• **The problem**
Only the run of lines from the one containing "before = set(bpy.data.objects)" through the last line should be returned, exactly as written.

• **Data provided**
==========

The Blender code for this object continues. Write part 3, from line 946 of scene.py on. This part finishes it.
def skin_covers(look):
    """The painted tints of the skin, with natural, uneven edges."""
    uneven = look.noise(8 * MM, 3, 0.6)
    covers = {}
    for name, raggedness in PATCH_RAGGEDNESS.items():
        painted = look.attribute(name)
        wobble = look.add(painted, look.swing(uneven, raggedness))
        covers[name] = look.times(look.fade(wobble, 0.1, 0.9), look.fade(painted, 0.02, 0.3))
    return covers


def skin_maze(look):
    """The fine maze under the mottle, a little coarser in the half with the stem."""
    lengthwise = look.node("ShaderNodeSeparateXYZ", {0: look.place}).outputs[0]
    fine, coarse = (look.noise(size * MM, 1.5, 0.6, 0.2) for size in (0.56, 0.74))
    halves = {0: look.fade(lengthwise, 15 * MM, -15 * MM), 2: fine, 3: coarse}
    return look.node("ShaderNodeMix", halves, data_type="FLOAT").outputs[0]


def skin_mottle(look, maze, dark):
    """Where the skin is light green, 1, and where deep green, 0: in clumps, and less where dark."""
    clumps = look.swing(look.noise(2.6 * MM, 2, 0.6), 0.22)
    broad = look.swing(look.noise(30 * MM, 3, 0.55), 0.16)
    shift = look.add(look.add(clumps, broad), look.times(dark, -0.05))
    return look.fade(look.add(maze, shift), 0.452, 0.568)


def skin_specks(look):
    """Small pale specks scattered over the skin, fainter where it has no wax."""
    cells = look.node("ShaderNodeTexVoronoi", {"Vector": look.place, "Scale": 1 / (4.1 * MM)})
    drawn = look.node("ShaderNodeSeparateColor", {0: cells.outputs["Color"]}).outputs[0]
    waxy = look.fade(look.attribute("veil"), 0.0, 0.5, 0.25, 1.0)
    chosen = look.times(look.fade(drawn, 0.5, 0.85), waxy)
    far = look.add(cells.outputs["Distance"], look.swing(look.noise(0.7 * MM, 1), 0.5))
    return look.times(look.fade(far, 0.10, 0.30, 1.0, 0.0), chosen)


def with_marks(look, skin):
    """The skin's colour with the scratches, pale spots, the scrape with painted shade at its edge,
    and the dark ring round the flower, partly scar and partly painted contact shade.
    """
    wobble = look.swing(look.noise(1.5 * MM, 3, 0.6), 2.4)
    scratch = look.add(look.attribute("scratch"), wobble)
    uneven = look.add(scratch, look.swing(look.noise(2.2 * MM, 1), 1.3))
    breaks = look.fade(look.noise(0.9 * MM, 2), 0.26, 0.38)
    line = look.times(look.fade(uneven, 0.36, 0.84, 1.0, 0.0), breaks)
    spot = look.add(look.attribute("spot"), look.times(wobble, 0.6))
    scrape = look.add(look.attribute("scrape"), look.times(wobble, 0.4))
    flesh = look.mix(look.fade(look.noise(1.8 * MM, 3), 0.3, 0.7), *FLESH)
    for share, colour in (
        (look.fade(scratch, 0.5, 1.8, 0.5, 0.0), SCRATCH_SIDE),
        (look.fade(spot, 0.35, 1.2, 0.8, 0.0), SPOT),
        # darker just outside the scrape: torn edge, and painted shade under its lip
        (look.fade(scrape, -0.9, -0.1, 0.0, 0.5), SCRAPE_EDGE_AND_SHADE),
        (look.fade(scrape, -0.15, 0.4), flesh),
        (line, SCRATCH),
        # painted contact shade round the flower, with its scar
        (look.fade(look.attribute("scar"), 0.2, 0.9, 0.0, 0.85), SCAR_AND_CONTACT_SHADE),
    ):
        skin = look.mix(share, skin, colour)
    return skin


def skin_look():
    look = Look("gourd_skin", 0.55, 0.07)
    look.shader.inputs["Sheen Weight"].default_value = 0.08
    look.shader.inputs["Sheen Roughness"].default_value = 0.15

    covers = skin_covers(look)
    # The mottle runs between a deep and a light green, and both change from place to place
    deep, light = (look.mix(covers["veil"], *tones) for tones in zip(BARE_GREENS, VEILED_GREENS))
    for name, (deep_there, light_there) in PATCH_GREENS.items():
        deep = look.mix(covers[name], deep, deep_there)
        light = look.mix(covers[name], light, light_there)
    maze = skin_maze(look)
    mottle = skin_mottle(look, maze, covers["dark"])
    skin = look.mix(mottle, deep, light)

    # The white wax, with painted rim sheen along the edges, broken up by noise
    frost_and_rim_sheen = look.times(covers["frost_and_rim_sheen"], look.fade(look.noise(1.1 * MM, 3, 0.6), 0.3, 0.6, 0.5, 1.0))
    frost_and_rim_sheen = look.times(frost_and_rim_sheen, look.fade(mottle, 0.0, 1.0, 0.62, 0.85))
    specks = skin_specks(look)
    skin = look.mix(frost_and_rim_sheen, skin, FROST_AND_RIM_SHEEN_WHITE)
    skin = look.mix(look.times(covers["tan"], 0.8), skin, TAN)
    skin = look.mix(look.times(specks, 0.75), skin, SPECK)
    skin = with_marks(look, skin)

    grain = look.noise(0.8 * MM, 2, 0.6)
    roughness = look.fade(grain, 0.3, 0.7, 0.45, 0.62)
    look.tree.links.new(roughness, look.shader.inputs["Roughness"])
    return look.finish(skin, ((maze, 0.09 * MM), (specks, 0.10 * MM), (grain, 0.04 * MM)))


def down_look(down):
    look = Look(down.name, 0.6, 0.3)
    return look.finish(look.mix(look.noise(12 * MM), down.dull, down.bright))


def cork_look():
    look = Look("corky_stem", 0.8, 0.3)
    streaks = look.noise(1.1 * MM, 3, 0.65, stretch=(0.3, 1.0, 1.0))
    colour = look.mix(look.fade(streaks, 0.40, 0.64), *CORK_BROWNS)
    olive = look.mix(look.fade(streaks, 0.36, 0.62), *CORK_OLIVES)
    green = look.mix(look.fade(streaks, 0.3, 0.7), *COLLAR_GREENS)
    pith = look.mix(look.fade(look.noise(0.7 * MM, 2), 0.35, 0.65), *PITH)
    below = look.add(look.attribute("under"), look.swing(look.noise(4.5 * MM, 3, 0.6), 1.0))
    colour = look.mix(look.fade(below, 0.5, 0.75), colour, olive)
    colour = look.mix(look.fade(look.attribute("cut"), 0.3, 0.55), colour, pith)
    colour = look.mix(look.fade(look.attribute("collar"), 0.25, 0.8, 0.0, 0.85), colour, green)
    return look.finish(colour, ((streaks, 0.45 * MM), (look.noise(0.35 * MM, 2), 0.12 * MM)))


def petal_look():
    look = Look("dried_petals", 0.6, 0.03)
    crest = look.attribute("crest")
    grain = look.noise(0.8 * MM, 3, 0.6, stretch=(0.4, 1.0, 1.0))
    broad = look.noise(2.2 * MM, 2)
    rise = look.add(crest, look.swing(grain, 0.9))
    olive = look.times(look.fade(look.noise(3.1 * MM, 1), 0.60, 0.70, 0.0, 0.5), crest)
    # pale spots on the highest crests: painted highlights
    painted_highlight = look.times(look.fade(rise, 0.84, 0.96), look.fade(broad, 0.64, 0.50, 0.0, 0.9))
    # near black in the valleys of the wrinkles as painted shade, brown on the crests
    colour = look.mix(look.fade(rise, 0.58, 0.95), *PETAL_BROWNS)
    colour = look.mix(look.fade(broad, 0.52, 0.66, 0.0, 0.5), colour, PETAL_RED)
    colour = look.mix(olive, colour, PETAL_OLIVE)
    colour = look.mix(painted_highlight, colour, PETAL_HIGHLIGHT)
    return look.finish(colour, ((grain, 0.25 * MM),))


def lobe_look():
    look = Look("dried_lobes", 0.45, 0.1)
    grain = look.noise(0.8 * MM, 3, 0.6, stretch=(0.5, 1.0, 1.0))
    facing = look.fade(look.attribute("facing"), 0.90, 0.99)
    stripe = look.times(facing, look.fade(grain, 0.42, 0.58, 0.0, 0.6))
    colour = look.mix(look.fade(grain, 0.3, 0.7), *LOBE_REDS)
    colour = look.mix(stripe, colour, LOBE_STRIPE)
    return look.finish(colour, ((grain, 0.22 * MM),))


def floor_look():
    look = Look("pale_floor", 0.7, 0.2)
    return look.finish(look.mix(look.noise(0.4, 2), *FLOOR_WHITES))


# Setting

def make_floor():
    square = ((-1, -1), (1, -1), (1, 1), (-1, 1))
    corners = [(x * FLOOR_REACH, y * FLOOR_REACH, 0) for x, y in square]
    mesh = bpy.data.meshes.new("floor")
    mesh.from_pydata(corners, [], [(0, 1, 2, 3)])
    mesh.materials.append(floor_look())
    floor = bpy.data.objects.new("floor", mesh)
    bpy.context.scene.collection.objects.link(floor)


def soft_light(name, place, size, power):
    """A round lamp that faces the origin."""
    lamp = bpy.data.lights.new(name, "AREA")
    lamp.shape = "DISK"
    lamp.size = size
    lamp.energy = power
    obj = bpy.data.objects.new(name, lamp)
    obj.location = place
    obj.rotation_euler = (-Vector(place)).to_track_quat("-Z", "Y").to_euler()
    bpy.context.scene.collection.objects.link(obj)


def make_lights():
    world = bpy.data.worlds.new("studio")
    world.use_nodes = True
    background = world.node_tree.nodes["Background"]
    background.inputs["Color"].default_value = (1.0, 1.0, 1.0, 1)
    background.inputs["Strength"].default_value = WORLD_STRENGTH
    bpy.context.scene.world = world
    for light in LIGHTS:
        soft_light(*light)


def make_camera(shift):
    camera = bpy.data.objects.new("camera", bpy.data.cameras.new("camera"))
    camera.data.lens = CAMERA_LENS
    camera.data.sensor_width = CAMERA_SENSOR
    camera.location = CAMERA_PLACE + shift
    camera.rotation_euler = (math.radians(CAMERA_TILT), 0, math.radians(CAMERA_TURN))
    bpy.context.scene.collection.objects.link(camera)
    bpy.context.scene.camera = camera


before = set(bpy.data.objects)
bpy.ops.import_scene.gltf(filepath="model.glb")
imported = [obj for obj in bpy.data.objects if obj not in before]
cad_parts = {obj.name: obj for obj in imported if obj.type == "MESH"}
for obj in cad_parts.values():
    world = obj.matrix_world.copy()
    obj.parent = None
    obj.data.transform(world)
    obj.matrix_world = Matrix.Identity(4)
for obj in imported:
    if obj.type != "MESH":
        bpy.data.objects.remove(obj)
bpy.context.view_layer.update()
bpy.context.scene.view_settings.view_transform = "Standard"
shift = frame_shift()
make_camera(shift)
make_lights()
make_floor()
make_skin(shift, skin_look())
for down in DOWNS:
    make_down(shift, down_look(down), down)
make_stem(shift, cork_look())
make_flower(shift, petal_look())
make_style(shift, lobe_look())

==========

• **Correct answer**
before = set(bpy.data.objects)
bpy.ops.import_scene.gltf(filepath="model.glb")
imported = [obj for obj in bpy.data.objects if obj not in before]
cad_parts = {obj.name: obj for obj in imported if obj.type == "MESH"}
for obj in cad_parts.values():
    world = obj.matrix_world.copy()
    obj.parent = None
    obj.data.transform(world)
    obj.matrix_world = Matrix.Identity(4)
for obj in imported:
    if obj.type != "MESH":
        bpy.data.objects.remove(obj)
bpy.context.view_layer.update()
bpy.context.scene.view_settings.view_transform = "Standard"
shift = frame_shift()
make_camera(shift)
make_lights()
make_floor()
make_skin(shift, skin_look())
for down in DOWNS:
    make_down(shift, down_look(down), down)
make_stem(shift, cork_look())
make_flower(shift, petal_look())
make_style(shift, lobe_look())